The beach glass that sits on my windowsill was found long ago, when I was a girl and yes, I’ve kept it all these years because I come from a family of savers. In fact, we pass it on, generation to generation, which is why the boys will inherit Wedgewood one day, whether they like it or not. They don’t, but they will keep it and pass it to their children, because it has worth.
Beach glass, of course, has no value, so it will be tossed upon my demise. Funny, isn’t it? Because when I hold the jar up to the light and see the blues and the greens and the whites and the browns, I see myself as a young girl at ocean’s edge, hair falling out of my pigtails, climbing over the rocks and boulders on the shore of Wingaersheek Beach searching for broken bits of glass.

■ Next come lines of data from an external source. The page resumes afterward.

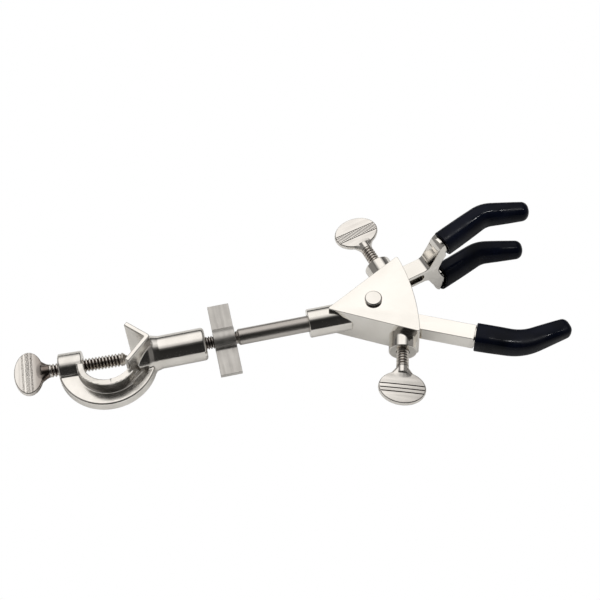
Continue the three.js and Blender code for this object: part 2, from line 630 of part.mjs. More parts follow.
// ---- torsion spring -----------------------------------------------------------------------
// Coiled round the pin above the arms, with a leg against the inner face of each arm.
function torsionSpring() {
  const low = ARM_HALF_HEIGHT + SPRING_WIRE_RADIUS + GAP;
  const sweep = SPRING_END_ANGLE - SPRING_START_ANGLE;
  const rise = 2.1 * SPRING_WIRE_RADIUS * sweep / (2 * Math.PI);
  const coilPoint = (angle, z) => new THREE.Vector3(
    SPRING_COIL_RADIUS * Math.cos(angle), SPRING_COIL_RADIUS * Math.sin(angle), z);
  const legPoint = (angle, z, away) => coilPoint(angle, z)
    .add(new THREE.Vector3(-Math.sin(angle), Math.cos(angle), 0).multiplyScalar(away));
  const hookLow = 2;
  const hook = (angle, z, side) => [
    ...[0.35, 0.7, 0.93].map((share) => legPoint(angle, z, side * share * SPRING_LEG)),
    legPoint(angle, z - 1, side * SPRING_LEG),
    legPoint(angle, hookLow, side * SPRING_LEG),
  ];
  const points = hook(SPRING_START_ANGLE, low, -1).reverse();
  const steps = 30;
  for (let i = 0; i <= steps; i++) {
    const share = i / steps;
    points.push(coilPoint(SPRING_START_ANGLE + share * sweep, low + share * rise));
  }
  points.push(...hook(SPRING_END_ANGLE, low + rise, 1));
  const wire = new THREE.Shape();
  wire.absarc(0, 0, SPRING_WIRE_RADIUS, 0, 2 * Math.PI, false);
  return solid(new THREE.ExtrudeGeometry(wire, {
    extrudePath: new THREE.CatmullRomCurve3(points, false, 'centripetal'),
    steps: 66,
    curveSegments: 3,
    bevelEnabled: false,
  }));
}

// ---- assembly -----------------------------------------------------------------------------
const FORK_TIP_DEPTH = 1.9;
const SINGLE_TIP_DEPTH = 4.15;
const LOWER_HEAD_SPIN = THREE.MathUtils.degToRad(8);

const jaws = new THREE.Group();
jaws.position.x = PIVOT_X;
jaws.add(
  named('housing', housing(), nickel),
  named('pivot_rivet', pivotRivet(), nickel),
  named('pivot_spacer', pivotSpacer(), steel),
  named('torsion_spring', torsionSpring(), springSteel),
  named('fork_arm', forkArm(), nickel),
  named('upper_prong_sleeve', sleeveOf(prongDesign(1)), vinyl),
  named('lower_prong_sleeve', sleeveOf(prongDesign(-1)), vinyl),
  named('single_arm', singleArm(), nickel),
  named('single_finger_sleeve', sleeveOf(fingerDesign), vinyl),
  armScrew('fork', 1, FORK_TIP_DEPTH - GAP, 0),
  armScrew('single', -1, SINGLE_TIP_DEPTH, LOWER_HEAD_SPIN),
);

const clamp = new THREE.Group();
clamp.add(
  named('boss_casting', bossCasting(), castNickel),
  bossScrew(),
  named('rod', rod(), steel),
  named('lock_nut', lockNut(), dullNickel),
  jaws,
);

export default clamp;
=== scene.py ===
import math

import bpy
from mathutils import Matrix, Quaternion, Vector


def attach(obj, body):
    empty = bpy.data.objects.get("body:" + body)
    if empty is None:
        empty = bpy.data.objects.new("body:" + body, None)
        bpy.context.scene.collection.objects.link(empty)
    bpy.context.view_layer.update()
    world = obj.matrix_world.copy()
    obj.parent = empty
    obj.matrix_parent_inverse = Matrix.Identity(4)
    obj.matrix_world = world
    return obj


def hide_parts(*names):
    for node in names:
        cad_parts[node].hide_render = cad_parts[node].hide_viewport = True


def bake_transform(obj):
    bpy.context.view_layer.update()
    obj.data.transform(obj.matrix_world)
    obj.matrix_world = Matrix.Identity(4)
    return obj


# The looks of a three finger laboratory clamp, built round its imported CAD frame.
# Shapes are worked out in millimetres, and `made` turns them into metres.
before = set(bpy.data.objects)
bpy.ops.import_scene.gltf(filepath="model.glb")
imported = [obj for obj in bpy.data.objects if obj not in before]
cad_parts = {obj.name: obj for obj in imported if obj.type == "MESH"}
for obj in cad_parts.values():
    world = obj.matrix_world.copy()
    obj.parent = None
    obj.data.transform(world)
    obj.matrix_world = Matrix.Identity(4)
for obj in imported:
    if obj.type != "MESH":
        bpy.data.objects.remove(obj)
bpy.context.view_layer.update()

# ---- driving dimensions, in millimetres ----
MM = 0.001
GAP = 0.3  # clearance between neighbouring pieces
PAST = 1.0  # how far a cutter or a joined piece runs past the face that it meets
POINT = 0.02  # a pointed end keeps this radius, so that its faces stay sound
ROUND = 96  # facets round a turned piece
SLANT = math.sqrt(0.5)  # sine and cosine of the V jaw's 45 degrees

STAND_ROD_RADIUS = 6.0
JAW_HALF_HEIGHT = 16.8
JAW_THICKNESS = 2.4
JAW_UPPER_LEG = 12.0
JAW_LOWER_LEG = 15.0
HOOK_CENTRE = Vector((-10.3, -3.6))
HOOK_RADIUS = 13.6
HOOK_THICKNESS = 3.1
HOOK_HALF_HEIGHT = 10.5
HOOK_HALF_HEIGHT_AT_BOSS = 7.2
HOOK_ENDS = (-42, -186)  # degrees round its centre, at the jaw and at the screw boss
WEB_CENTRE = Vector((-11.2, -1.0))
WEB_RADIUS = 24.0
WEB_THICKNESS = 5.8
WEB_RIM = 1.6
WEB_ENDS = (-22, -170)
POCKET_DEPTH = 1.2
BARREL_RADIUS = 8.1
BARREL_START = 3.5
BARREL_END = 37.2
BARREL_BORE_START = 18.0
BARREL_END_ROUND = 1.6
BARREL_FLARE = [(BARREL_START, 10.4), (9.0, 9.9), (11.5, 8.9), (14.5, BARREL_RADIUS)]

BOSS_SCREW_TILT = 2.2
BOSS_SCREW_RADIUS = 3.25
BOSS_SCREW_PITCH = 1.6
BOSS_SCREW_TIP = -1.5
BOSS_SCREW_HEAD_EDGE = -42.2
SCREW_BOSS_RADIUS = 7.4
SCREW_BOSS_START = -34.6
SCREW_BOSS_END = -22.8

ROD_RADIUS = 4.0
ROD_THREAD_RADIUS = 3.2
ROD_THREAD_START = 22.0
ROD_THREAD_PITCH = 1.25
ROD_SHOULDER = 53.0
NUT_START = 41.2
NUT_END = 51.8
NUT_HUB_RADIUS = 5.7
NUT_HALF_SPAN = 20.2
NUT_WING_THICKNESS = 2.2

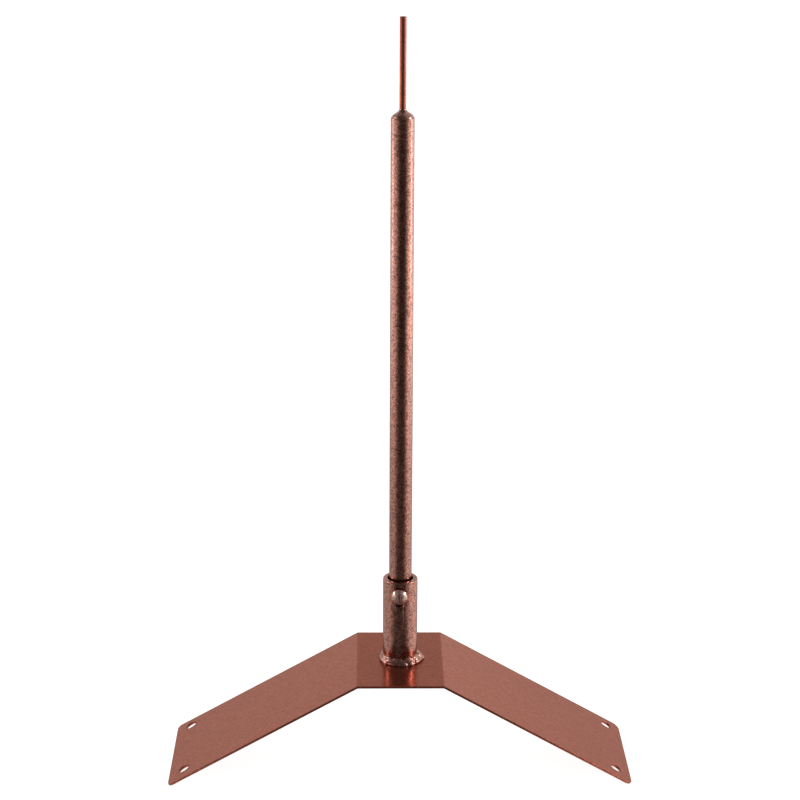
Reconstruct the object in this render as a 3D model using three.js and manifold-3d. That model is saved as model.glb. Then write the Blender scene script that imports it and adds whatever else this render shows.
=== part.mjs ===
import * as THREE from 'three';
import { mergeVertices } from 'three/addons/utils/BufferGeometryUtils.js';
import Module from 'manifold-3d';

// A weathervane's roof mount: a steel strip bent to straddle a roof ridge, a short socket collar
// welded to its flat middle, and a mast clamped in the collar, which carries a thin spindle pin.
// All lengths are in millimetres. Up is +Z, and the strip runs along X.

// Saddle plate, a strip of sheet steel with two bends
const sheetThickness = 1.9;
const stripDepth = 101.6;
const flatLength = 66.4;
const wingLength = 167.7;
const wingSlope = THREE.MathUtils.degToRad(29.6);
const bendInsideRadius = 2.1;
const cornerRadius = 6.5;

// Screw holes, two near the end of each wing
const holeDiameter = 9;
const holeFromEnd = 13.5;
const holeFromBackEdge = 11.6;
const holeFromFrontEdge = 14.6;

// Mast, a steel tube that stands on the plate inside the collar
const mastDiameter = 17.44;
const mastWall = 2.3;
const mastHeight = 425.4;
const mastEdgeRadius = 0.6;

// Spindle pin, and the weld that plugs the mast's mouth and rises round the pin like a bell's side
const pinDiameter = 5;
const pinReach = 72.3;
const pinChamfer = 0.4;
const plugDepth = 6;
const bellHeight = 6.2;

// Socket collar, a tube that the mast fits loosely
const socketClearance = 1.2;
const collarWall = 3.42;
const collarHeight = 68.3;
const collarLipRadius = 0.9;
const collarTurn = THREE.MathUtils.degToRad(3.4);

// Weld bead round the collar's foot
const beadLeg = 4.3;
const beadHeight = 4.6;
const beadRipples = 13;
const beadRippleShare = 0.1;
const beadLobeShare = 0.22;
const beadLobeAngle = THREE.MathUtils.degToRad(8);
const beadLobeWidth = 0.3;

// Clamp screw, a slotted round head on a shank that pushes the mast against the collar's back
const screwDiameter = 6.2;
const screwBelowRim = 10.7;
const headDiameter = 12.4;
const headHeight = 4.2;
const headRimHeight = 0.7;
const slotWidth = 1.7;
const slotDepth = 2.4;
const slotLean = THREE.MathUtils.degToRad(4);

// Gaps that separate pieces keep
const mastRestGap = 0.25;
const threadGap = 0.3;
const tipGap = 0.25;
const headGap = 0.8;

// Smoothness of the round shapes
const roundSegments = 64;
const smallSegments = 32;
const bendSteps = 6;
const arcSteps = 6;
const bellSteps = 10;
const cutterMargin = 5;

const mastRadius = mastDiameter / 2;
const mastBoreRadius = mastRadius - mastWall;
const pinRadius = pinDiameter / 2;
const collarBoreRadius = mastRadius + socketClearance;
const collarRadius = collarBoreRadius + collarWall;
const screwRadius = screwDiameter / 2;
const headRadius = headDiameter / 2;
const standHeight = wingLength * Math.sin(wingSlope) + sheetThickness * Math.cos(wingSlope);

// A faceted bore is narrower across its flats than across its corners
const boreAcrossFlats = collarBoreRadius * Math.cos(Math.PI / roundSegments);
const mastShift = boreAcrossFlats - mastRadius - mastRestGap;

const wasm = await Module();
wasm.setup();

function toSolid(geometry) {
  const bare = geometry.clone();
  bare.deleteAttribute('normal');
  bare.deleteAttribute('uv');
  const merged = mergeVertices(bare);
  const corners = [];
  for (let i = 0; i < merged.index.count; i += 3) {
    const [a, b, c] = [0, 1, 2].map((k) => merged.index.getX(i + k));
    if (a !== b && b !== c && c !== a) corners.push(a, b, c);
  }
  return new wasm.Manifold(new wasm.Mesh({
    numProp: 3,
    vertProperties: Float32Array.from(merged.attributes.position.array),
    triVerts: Uint32Array.from(corners),
  }));
}

function toGeometry(solid) {
  const mesh = solid.getMesh();
  const geometry = new THREE.BufferGeometry();
  geometry.setAttribute('position', new THREE.BufferAttribute(mesh.vertProperties, 3));
  geometry.setIndex(new THREE.BufferAttribute(mesh.triVerts, 1));
  geometry.computeVertexNormals();
  return geometry;
}

function subtractAll(geometry, cutters) {
  const cut = cutters.reduce((solid, cutter) => solid.subtract(toSolid(cutter)), toSolid(geometry));
  return toGeometry(cut);
}

// Points of an arc about a centre, both ends included, as [x, y] pairs
function arcPoints(centreX, centreY, radius, fromAngle, toAngle, steps) {
  return Array.from({ length: steps + 1 }, (_, i) => {
    const angle = fromAngle + (toAngle - fromAngle) * (i / steps);
    return [centreX + radius * Math.cos(angle), centreY + radius * Math.sin(angle)];
  });
}

// A turned piece about the Z axis from [radius, height] pairs, outside wall upwards
function turned(profile, segments) {
  const points = profile.map(([radius, height]) => new THREE.Vector2(radius, height));
  return new THREE.LatheGeometry(points, segments).rotateX(Math.PI / 2);
}

// The strip seen from the front: top face over both bends, then back along the underside
function stripProfile() {
  const outsideRadius = bendInsideRadius + sheetThickness;
  const bendCentreX = flatLength / 2 - outsideRadius * Math.tan(wingSlope / 2);
  const topEnd = [
    flatLength / 2 + wingLength * Math.cos(wingSlope),
    -wingLength * Math.sin(wingSlope),
  ];
  const undersideEnd = [
    topEnd[0] - sheetThickness * Math.sin(wingSlope),
    topEnd[1] - sheetThickness * Math.cos(wingSlope),
  ];
  const quarter = Math.PI / 2;
  const bend = (radius) => arcPoints(
    bendCentreX, -outsideRadius, radius, quarter, quarter - wingSlope, bendSteps);
  const topHalf = [...bend(outsideRadius), topEnd];
  const undersideHalf = [...bend(bendInsideRadius), undersideEnd];
  const mirrored = (points) => points.map(([x, z]) => [-x, z]).reverse();
  return [
    ...mirrored(topHalf),
    ...topHalf,
    ...[...undersideHalf].reverse(),
    ...mirrored(undersideHalf).reverse(),
  ];
}

// Moves a cutter from a wing's own frame (down the slope, along the strip's edge, out of the face)
// to its place on the right-hand wing, or on the left-hand one, where a half turn puts it
function onWing(cutter, side) {
  cutter.rotateY(wingSlope);
  cutter.translate(flatLength / 2, 0, 0);
  if (side < 0) cutter.rotateZ(Math.PI);
  return cutter;
}

function holeCutter(side, y) {
  const length = 2 * (sheetThickness + cutterMargin);
  const cutter = new THREE.CylinderGeometry(holeDiameter / 2, holeDiameter / 2, length, smallSegments);
  cutter.rotateX(Math.PI / 2);
  cutter.translate(wingLength - holeFromEnd, side * y, 0);
  return onWing(cutter, side);
}

// What lies outside the quarter circle that rounds a corner of a wing
function cornerCutter(side, edge) {
  const reach = cornerRadius + cutterMargin;
  const shape = new THREE.Shape();
  shape.moveTo(0, cornerRadius);
  arcPoints(0, 0, cornerRadius, Math.PI / 2, 0, arcSteps).slice(1).forEach(([x, y]) => shape.lineTo(x, y));
  shape.lineTo(reach, 0);
  shape.lineTo(reach, reach);
  shape.lineTo(0, reach);
  const depth = 2 * (sheetThickness + cutterMargin);
  const cutter = new THREE.ExtrudeGeometry(shape, { depth, bevelEnabled: false });
  cutter.translate(0, 0, -depth / 2);
  if (edge < 0) cutter.rotateZ(-Math.PI / 2);
  cutter.translate(wingLength - cornerRadius, edge * (stripDepth / 2 - cornerRadius), 0);
  return onWing(cutter, side);
}

function saddlePlate() {
  const outline = new THREE.Shape(stripProfile().map(([x, z]) => new THREE.Vector2(x, z)));
  const strip = new THREE.ExtrudeGeometry(outline, { depth: stripDepth, bevelEnabled: false });
  strip.rotateX(Math.PI / 2);
  strip.translate(0, stripDepth / 2, 0);
  const holeRows = [stripDepth / 2 - holeFromBackEdge, holeFromFrontEdge - stripDepth / 2];
  const cutters = [];
  for (const side of [-1, 1]) {
    for (const y of holeRows) cutters.push(holeCutter(side, y));
    for (const edge of [-1, 1]) cutters.push(cornerCutter(side, edge));
  }
  return subtractAll(strip, cutters);
}

function socketCollar() {
  const lip = arcPoints(
    collarRadius - collarLipRadius, collarHeight - collarLipRadius, collarLipRadius, 0, Math.PI / 2, arcSteps);
  const tube = turned([
    [collarBoreRadius, 0],
    [collarRadius, 0],
    ...lip,
    [collarBoreRadius, collarHeight],
    [collarBoreRadius, 0],
  ], roundSegments);
  const length = collarWall + 2 * cutterMargin;
  const holeRadius = screwRadius + threadGap;
  const hole = new THREE.CylinderGeometry(holeRadius, holeRadius, length, smallSegments);
  hole.translate(0, -(collarBoreRadius + collarWall / 2), collarHeight - screwBelowRim);
  return subtractAll(tube, [hole]);
}

// The bead's size at an angle round the collar: ripples, and one fat lobe where the weld was begun
function beadSwell(angle) {
  const fromLobe = Math.atan2(Math.sin(angle - beadLobeAngle), Math.cos(angle - beadLobeAngle));
  const lobe = beadLobeShare * Math.exp(-((fromLobe / beadLobeWidth) ** 2));
  return 1 + beadRippleShare * Math.cos(beadRipples * angle) + lobe;
}

function collarBead() {
  const face = arcPoints(0, 0, 1, 0, Math.PI / 2, arcSteps)
    .map(([x, z]) => [collarRadius + x * beadLeg, z * beadHeight]);
  const bead = turned([[collarRadius, 0], ...face, [collarRadius, 0]], roundSegments);
  const position = bead.attributes.position;
  for (let i = 0; i < position.count; i += 1) {
    const [x, y, z] = [position.getX(i), position.getY(i), position.getZ(i)];
    const radius = Math.hypot(x, y);
    const swell = beadSwell(Math.atan2(y, x));
    const stretch = (collarRadius + (radius - collarRadius) * swell) / radius;
    position.setXYZ(i, x * stretch, y * stretch, z * swell);
  }
  return bead;
}

function mastTube() {
  const edge = arcPoints(
    mastRadius - mastEdgeRadius, mastHeight - mastEdgeRadius, mastEdgeRadius, 0, Math.PI / 2, arcSteps);
  return turned([
    [mastBoreRadius, 0],
    [mastRadius, 0],
    ...edge,
    [mastBoreRadius, mastHeight],
    [mastBoreRadius, 0],
  ], roundSegments);
}

// Plug and bell in one, with the pin's hole down its middle. The bell's side is half a cosine wave:
// round at the mast's edge and hollow where it meets the pin.
function spindleWeld() {
  const footRadius = mastRadius - mastEdgeRadius;
  const bell = Array.from({ length: bellSteps }, (_, i) => {
    const rise = (i + 1) / bellSteps;
    const inward = (1 - Math.cos(Math.PI * rise)) / 2;
    return [footRadius + (pinRadius - footRadius) * inward, mastHeight + bellHeight * rise];
  });
  return turned([
    [pinRadius, mastHeight - plugDepth],
    [mastBoreRadius, mastHeight - plugDepth],
    [mastBoreRadius, mastHeight],
    [footRadius, mastHeight],
    ...bell,
    [pinRadius, mastHeight - plugDepth],
  ], roundSegments);
}

function spindlePin() {
  const top = mastHeight + pinReach;
  return turned([
    [0, mastHeight - plugDepth],
    [pinRadius, mastHeight - plugDepth],
    [pinRadius, top - pinChamfer],
    [pinRadius - pinChamfer, top],
    [0, top],
  ], roundSegments);
}

// Turned with its tip down and its slot cut along the line that will stand nearly upright,
// then laid over so that the head points to the front
function clampScrew() {
  const headSeat = collarRadius + headGap;
  const tip = mastRadius - mastShift + tipGap;
  const dome = arcPoints(0, 0, 1, 0, Math.PI / 2, 2 * arcSteps).map(([x, z]) => [
    headRadius * x,
    headSeat + headRimHeight + (headHeight - headRimHeight) * z,
  ]);
  dome[dome.length - 1][0] = 0;
  const body = turned([
    [0, tip],
    [screwRadius, tip],
    [screwRadius, headSeat],
    [headRadius, headSeat],
    ...dome,
  ], smallSegments);
  const slot = new THREE.BoxGeometry(slotWidth, headDiameter + cutterMargin, 2 * slotDepth);
  slot.rotateZ(slotLean);
  slot.translate(0, 0, headSeat + headHeight);
  const screw = subtractAll(body, [slot]);
  screw.rotateX(Math.PI / 2);
  screw.translate(0, 0, collarHeight - screwBelowRim);
  return screw;
}

function piece(name, geometry, color, roughness, metalness) {
  const mesh = new THREE.Mesh(geometry, new THREE.MeshStandardMaterial({ color, roughness, metalness }));
  mesh.name = name;
  return mesh;
}

// The whole stands on the low edges of its wings, at height 0
const group = new THREE.Group();
group.position.z = standHeight;
group.add(piece('saddle_plate', saddlePlate(), 0xa16657, 0.3, 0.5));

// The collar was welded on a little turned, so the screw sits left of the middle
const socket = new THREE.Group();
socket.rotation.z = -collarTurn;
socket.add(piece('socket_collar', socketCollar(), 0x9a6252, 0.35, 0.6));
socket.add(piece('collar_weld', collarBead(), 0xa87062, 0.3, 0.6));
socket.add(piece('clamp_screw', clampScrew(), 0xb07c6c, 0.25, 0.7));
group.add(socket);

const mast = new THREE.Group();
mast.position.y = mastShift;
mast.add(piece('mast', mastTube(), 0x8a5546, 0.35, 0.6));
mast.add(piece('spindle_weld', spindleWeld(), 0x9c6656, 0.35, 0.6));
mast.add(piece('spindle_pin', spindlePin(), 0x9a6358, 0.3, 0.6));
socket.add(mast);

export default group;
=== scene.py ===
import math
from functools import partial

import bmesh
import bpy
from mathutils import Matrix, Vector, noise


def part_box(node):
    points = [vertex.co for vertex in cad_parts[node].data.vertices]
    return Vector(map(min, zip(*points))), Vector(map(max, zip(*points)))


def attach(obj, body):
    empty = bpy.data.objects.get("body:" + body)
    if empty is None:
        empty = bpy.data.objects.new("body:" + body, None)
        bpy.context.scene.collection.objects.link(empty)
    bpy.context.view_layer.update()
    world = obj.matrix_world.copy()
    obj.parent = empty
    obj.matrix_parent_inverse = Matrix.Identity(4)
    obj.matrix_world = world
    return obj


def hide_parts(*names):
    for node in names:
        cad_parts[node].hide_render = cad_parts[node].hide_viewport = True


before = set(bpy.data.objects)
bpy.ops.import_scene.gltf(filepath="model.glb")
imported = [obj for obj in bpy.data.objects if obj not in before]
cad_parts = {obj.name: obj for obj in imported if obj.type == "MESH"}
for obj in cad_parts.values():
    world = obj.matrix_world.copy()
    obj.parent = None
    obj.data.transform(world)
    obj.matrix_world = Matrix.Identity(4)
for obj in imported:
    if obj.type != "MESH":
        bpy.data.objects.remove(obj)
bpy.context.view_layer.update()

MM = 0.001

# Edges shorter than this are merged away
SLIVER = 0.01 * MM

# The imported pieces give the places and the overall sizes
plate_low, plate_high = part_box("saddle_plate")
collar_low, collar_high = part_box("socket_collar")
mast_low, mast_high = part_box("mast")
pin_low, pin_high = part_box("spindle_pin")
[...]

Reaching down into the tide pool, turning over a small rock, sending an even smaller crab scurrying for better cover, I would find my treasure, glistening in the sun, disappearing with each wave that rolled in. I’d wait, timing the wave, as the sun burned against my back, and, just as the chosen wave passed, I’d plunge my hand in the water, quickly, surely, no second guesses, and hit my target dead on. My fingers curled over my find as I turned my head and waited for the next wave to pass, hoping I would hold my breath at just the right moment. I did, of course, because I understood the rhythm, but I never trusted that I’d known since before I was.
When the wave passed over my head, and because my eyes are not sensitive to salt water, I knew when it was gone and would let go of my breath, holding my find high in the air with a triumphant shout, especially if I’d found the coveted purple glass, rarest find of all!
No one paid attention to the child in the distance, climbing the rocks (where was her mother?), her shouts lost to the wind. The purple gem was tucked deep in my pocket as I eagerly searched for shiny glints of color, but seldom did I find more of the purple shades. I did not complain, knowing tomorrow’s tides would wipe the slate clean, rounding rocks just a tiny bit more and depositing new treasure and, after all, summer days are endless, are they not?
As my pockets grew heavy with the day’s finds, I stayed aware of my surroundings, perched amongst the boulders. I knew the waters and the timing of the tide as it rolled in and, when it surrounded the small island of rocks, dry at low tide, almost submerged at high tide, it was time for me to go. To wait longer was to chance having to swim in, in waters over my head, and although I am a strong swimmer, I was small and the current could sweep me into the Annisquam, where the big boats went.
Rather than chance such a fate, I would take my leave and wade in ankle deep water; as the ripples in the sand, carved sharp by waves, pressed against the soles of my feet. It was not a long walk, a few hundred feet, and soon I was on the dry sand, one of the few white sand beaches in New England, heading for my room in the cottage by the sea, where I would add the glass to the jar that sat on my bedroom windowsill.
All night the light from the Annisquam lighthouse flashed in my bedroom window; “one if by land, two if by sea” is a part of my soul; and in the morning, the jar sparkled with the rising sun, the message clear:
Beaten and battered, easily broken and worthless, to be sure, but presented under the right conditions, washed clean and held in clarity, the Light shines through as everything under the Son sparkles under the sun.
“But we have this treasure in jars of clay to show that this all-surpassing power is from God and not from us.”
2nd Corinthians 4:7
As evident, I’ve decided to post writing samples first, with commentary on writing progress (or lack thereof) second.
There isn’t much to report. I’ve dusted off A Scent of Oleander and am actively querying again, a subject for a future post. SEO writing continues to trickle in. I’m now doing ghostwriting of sorts. It’s an interesting process!
It is full season here in Florida and while we are fully employed, there has been a definite drop-off in the number of estimates we have out at an given time. I suspect we are in for a long, hot summer. Still, it is good to be here, now, climbing my back out of recession.